Gemini Group is headquartered in Bad Axe, Michigan, and is one of the largest employers in Huron County, Michigan, where it operates four plastic product plants and two metal tooling solutions plants. In total, it operates 17 manufacturing facilities in the United States and Mexico. Its operations include automotive interior trim, plastic extrusion and co-extrusion, two-shot injection molding, technical blow molding, aluminum extrusion tooling, forge tooling, and aluminum die-cast tooling.

== Operations ==
The company is structured as follows:

===Plastics divisions===
- Valley Enterprises - Automotive Interior Trim
- Regency Plastics - Technical Blow Molding
- Gemini Plastics, Inc. (GPI) - Plastic Extrusion & Coextrusion
- GT Plastics - Plastic Extrusion & Coextrusion
- Sierra Plastics - Plastic Extrusion & Coextrusion
- Gemini Plastics de Mexico (GPM) - Plastic Extrusion & Coextrusion
- Thumb Plastics, Inc. (TPI) - Two-Shot & Multi-shot Injection Molding

===Metals divisions===
- Thumb Tool & Engineering (TTE) - Aluminum Extrusion Tooling
- Mid-South Central Extrusion Die (MSCED) - Aluminum Extrusion Tooling
- Tri-R Dies (TRD) - Aluminum Extrusion Tooling
- Consolidated Tool (CT) - Aluminum Die Cast and Aluminum Extrusion Tooling
- Gemini Precision Machining, Inc. (GPMI) - Forge Tooling
- Briney Tooling Systems - Precision Toolholders

==Awards and Recognition==
In 1995, Thumb Tool & Engineering, a Gemini Group company, received a Gold Award from the Michigan Occupational Safety and Health Administration (MIOSHA) through its Consultation Education and Training awards program.

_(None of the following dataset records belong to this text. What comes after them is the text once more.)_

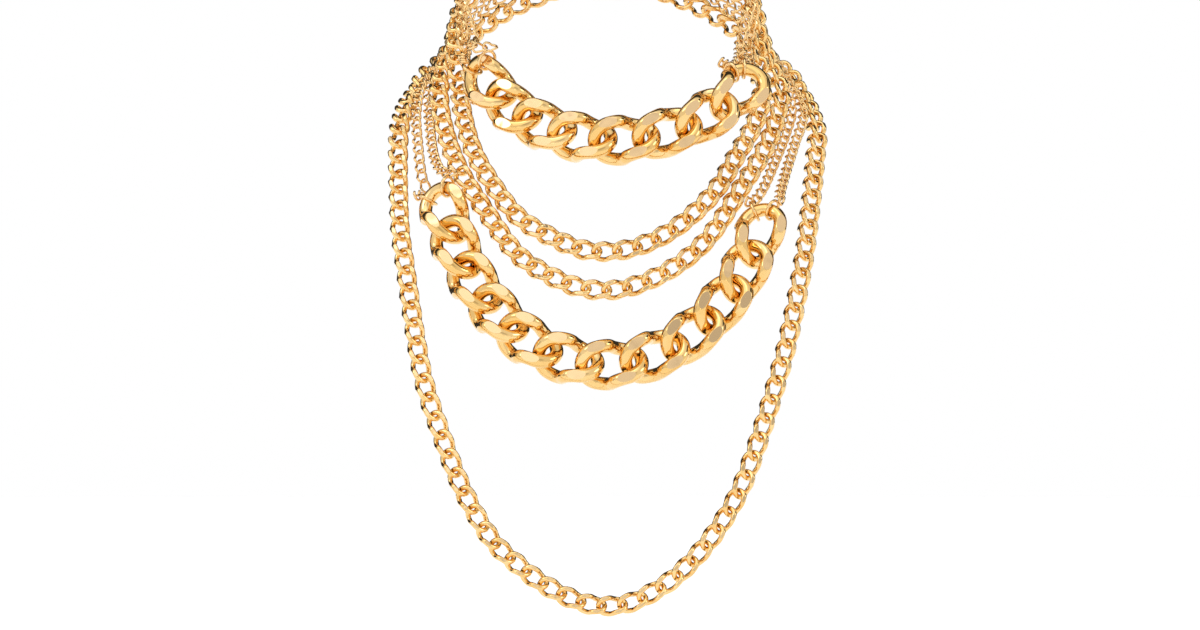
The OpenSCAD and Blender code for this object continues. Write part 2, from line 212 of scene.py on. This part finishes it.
def linkLine(shape, endSteps, sideSteps):
    side = shape["side"]
    quarter = []
    for step in range(endSteps):
        angle = shape["sweep"] * step / endSteps
        quarter.append(Vector((shape["middle"] + shape["bend"] * math.cos(angle),
                               shape["bend"] * math.sin(angle) * math.cos(shape["turn"]),
                               shape["bend"] * math.sin(angle) * math.sin(shape["turn"]))))
    across = side["axis"].cross(side["out"])
    for step in range(sideSteps):
        angle = side["angle"] * step / sideSteps
        away = side["out"] * math.cos(angle) + across * math.sin(angle)
        quarter.append(side["centre"] + side["radius"] * away)
    quarter.append(side["top"])
    left = [Vector((-p.x, p.y, -p.z)) for p in reversed(quarter[1:-1])]
    upper = quarter + left + [Vector((-quarter[0].x, 0, 0))]
    lower = [Vector((-p.x, -p.y, p.z)) for p in upper[1:-1]]
    return upper + lower


# the butt joint of a link: the wire narrows for a hair's breadth
def withSeam(line, size):
    at = round(size["seamAt"] * len(line))
    here, after = line[at], line[(at + 1) % len(line)]
    along = (after - here).normalized()
    narrow = 1 - size["seamDepth"]
    seam = ((-1.4, 1), (-0.5, 1), (-0.3, narrow), (0.3, narrow), (0.5, 1), (1.4, 1))
    points, radii = [], []
    for index, point in enumerate(line):
        if index == at:
            points += [here + along * size["seamGap"] * shift for shift, radius in seam]
            radii += [radius for shift, radius in seam]
        else:
            points.append(point)
            radii.append(1)
    return points, radii


def linkWire(name, size):
    line = linkLine(linkShape(size), size["endSteps"], size["sideSteps"])
    points, radii = withSeam(line, size) if "seamAt" in size else (line, [1] * len(line))
    data = bpy.data.curves.new(name, "CURVE")
    data.dimensions = "3D"
    spline = data.splines.new("POLY")
    spline.points.add(len(points) - 1)
    for place, point in enumerate(points):
        spline.points[place].co = (*(point * mm), 1)
        spline.points[place].radius = radii[place]
    spline.use_cyclic_u = True
    curve = bpy.data.objects.new(name, data)
    bpy.context.collection.objects.link(curve)
    return curve


# one tree for every row of links: bend the wire, grind both faces flat, set a link at each guide point
rowInputs = {
    "Places": ("NodeSocketGeometry", None),
    "Link Wire": ("NodeSocketObject", None),
    "Wire Radius": ("NodeSocketFloat", 0.001),
    "Wire Sides": ("NodeSocketInt", 10),
    "Ground Thickness": ("NodeSocketFloat", 0.004),
    "Sway": ("NodeSocketFloat", 0.0),
    "Seed": ("NodeSocketInt", 1),
    "Metal": ("NodeSocketMaterial", None),
}
grinding = {"slab": 0.1, "levelFrom": 0.9995}


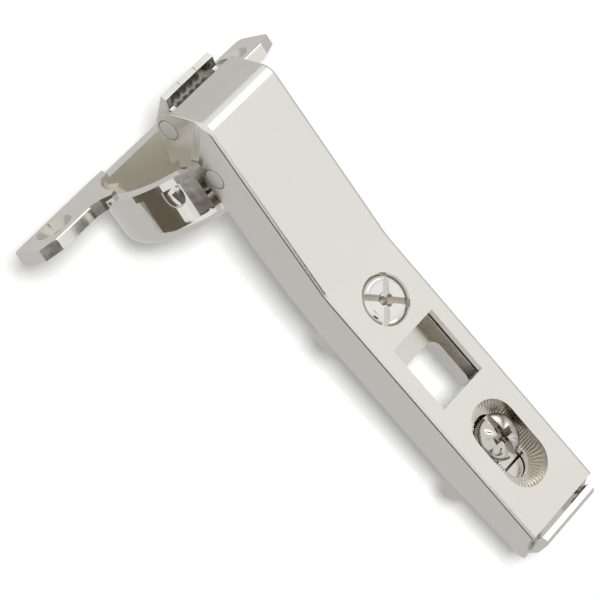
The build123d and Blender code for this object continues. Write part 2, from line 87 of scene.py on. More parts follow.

In 2006, Gemini Group received a Silver Supplier Performance Award from Johnson Controls.The company's Supplier Performance Awards recognized suppliers based on performance in quality, cost, logistics, development, technology and service.

In 2007, Gemini Group received a Gold Supplier Performance Award from Johnson Controls.

In 2008, Gemini Group received a second consecutive Gold Supplier Performance Award from Johnson Controls.

In 2009, Gemini Group received a Bronze Supplier Performance Award from Johnson Controls.

In 2017, Regency Plastics, a Gemini Group company, won both the Industrial Division and the Industrial/Auto Transportation category of the Society of Plastics Engineers (SPE) Blow Molded Parts Competition for an under-floor insulated HVAC duct.

In 2018, Gemini Group was named Community Partner of the Year by Thumb Industries.

In 2026, Regency Plastics, a Gemini Group company, received a Challenging Spirit Award from Honda. The award recognizes suppliers that take on difficult challenges and perform beyond expectations.